Heart Amulet



Red carnelian amulet made in the shape of the heart-shaped hieroglyph, taking the form of a jar with lug handles, perhaps representing veins and arteries. The gold wire passed through the suspension hole at the top was an addition made in about the 7th – 6th century BC. Heart-shaped amulets were believed to protect the wearer's heart from both physical and spiritual harm both in life and after death. Spell 29b in the Book of the Dead states that such amulets should ideally be carved from the red-coloured stone carnelian. In the ancient Egyptian language the word heart (ib) appears in the expression for a close friend, “one who has entered the heart” (ak-ib).
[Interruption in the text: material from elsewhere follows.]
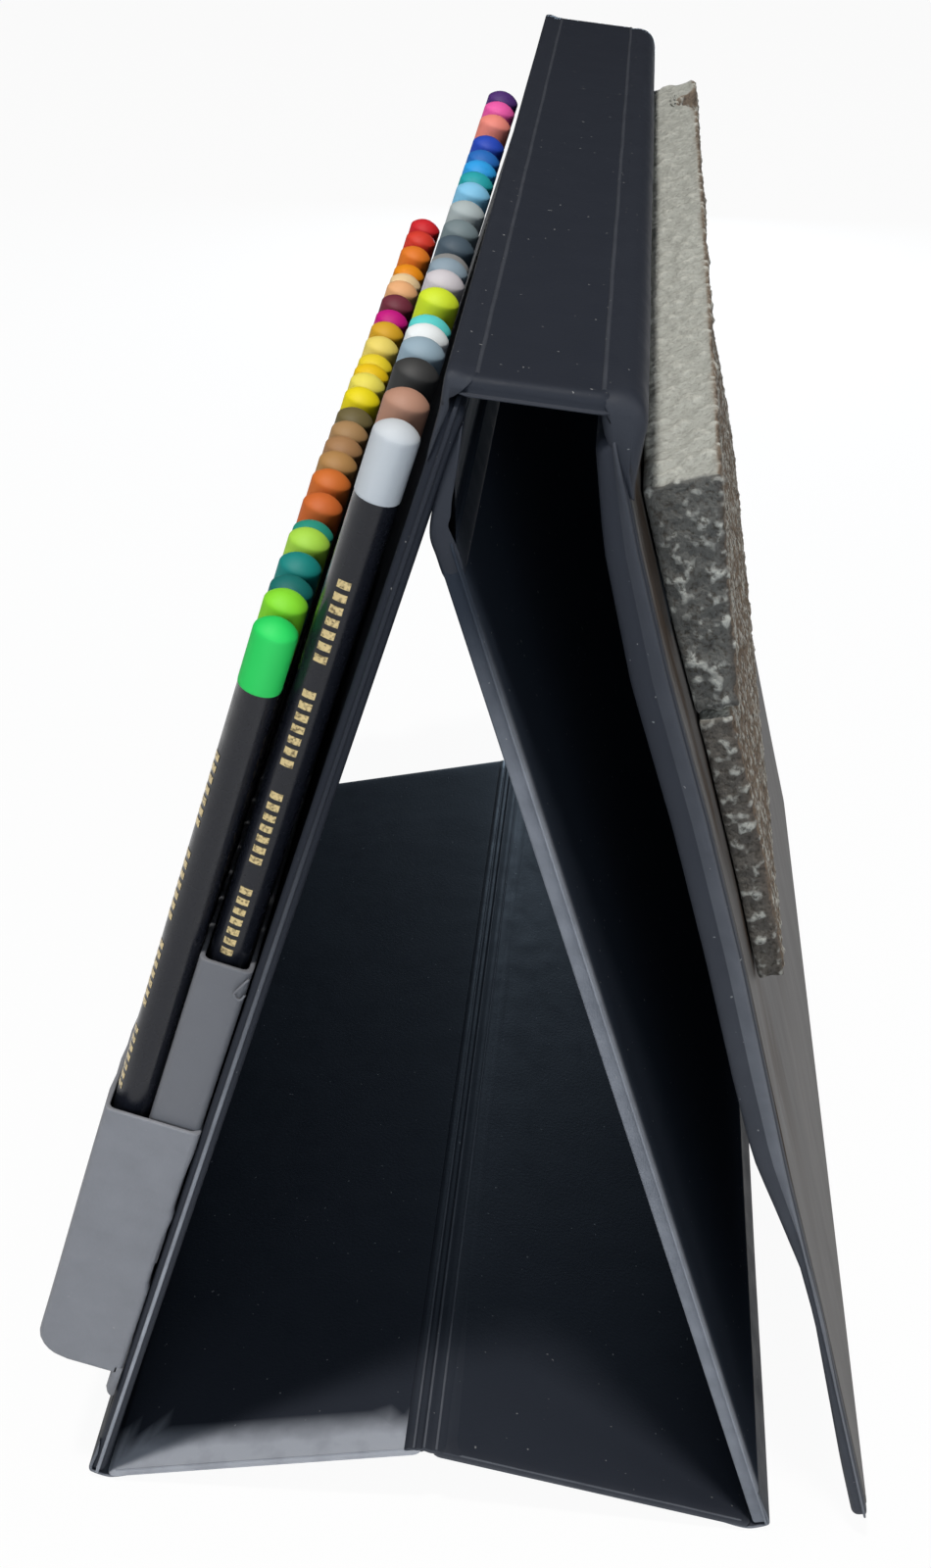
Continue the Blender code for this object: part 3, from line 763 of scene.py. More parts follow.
# %% [markdown]
# ## Weld beads
#
# A pressed weld leaves a fine half-round bead. Every bead here is a straight path that wanders
# a little, swept by a small circle, which is a job for Geometry Nodes: the tree takes bare
# edges, turns them to curves, stirs them and gives them their thickness.

# %% Helpers for geometry trees
def geometry_tree(name, *sizes):
    """A tree that takes a mesh and a number for each named size."""
    tree = bpy.data.node_groups.new(name, "GeometryNodeTree")
    tree.interface.new_socket("Geometry", in_out="INPUT", socket_type="NodeSocketGeometry")
    for size in sizes:
        tree.interface.new_socket(size, in_out="INPUT", socket_type="NodeSocketFloat")
    tree.interface.new_socket("Geometry", in_out="OUTPUT", socket_type="NodeSocketGeometry")
    return tree, tree.nodes.new("NodeGroupInput")


def chain(tree, *steps):
    """Joins the first geometry output of each step to the first geometry input of the next."""
    for before, after in zip(steps, steps[1:]):
        giver = next(out for out in before.outputs if out.type == "GEOMETRY")
        taker = next(socket for socket in after.inputs if socket.type == "GEOMETRY")
        tree.links.new(giver, taker)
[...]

Presented by Lucien Bonaparte, Prince Français, 1st Prince of Canino and Musignano (1775-1840) to Hortense Eugénie Cécile Bonaparte, Queen Consort of Holland. Pope Pius VII gave land to Napoleon Bonaparte’s exiled brother in Montalto di Castro, Province of Viterbo, Lazio, Italy. This included the necropolis of the ancient Etruscan city of Vulci to. From 1828 antiquities were unearthed from tombs from about the 7th – 6th century BC and are now within museum collections around the world. The provenance of this artefact is recorded on page 107 in the Bram Hertz collection catalogue of 1857: "1046 Pair of Ear-rings in shape of the God Chnum (Jupiter Chnebis), set as ear-drops, with stands and rings, and necklace of blue bugles, glass beads ; a plate, on which is Horus, between Isia and Nephthys ; an ape, a frog, a clasp, or counterpoise of a collar ; two lions and a ram-headed hawk ; set with gold frames, and clasp of Etruscan workmanship. These were formerly presented by the Prince of Canino to the Queen Hortense, having been found at Vulci".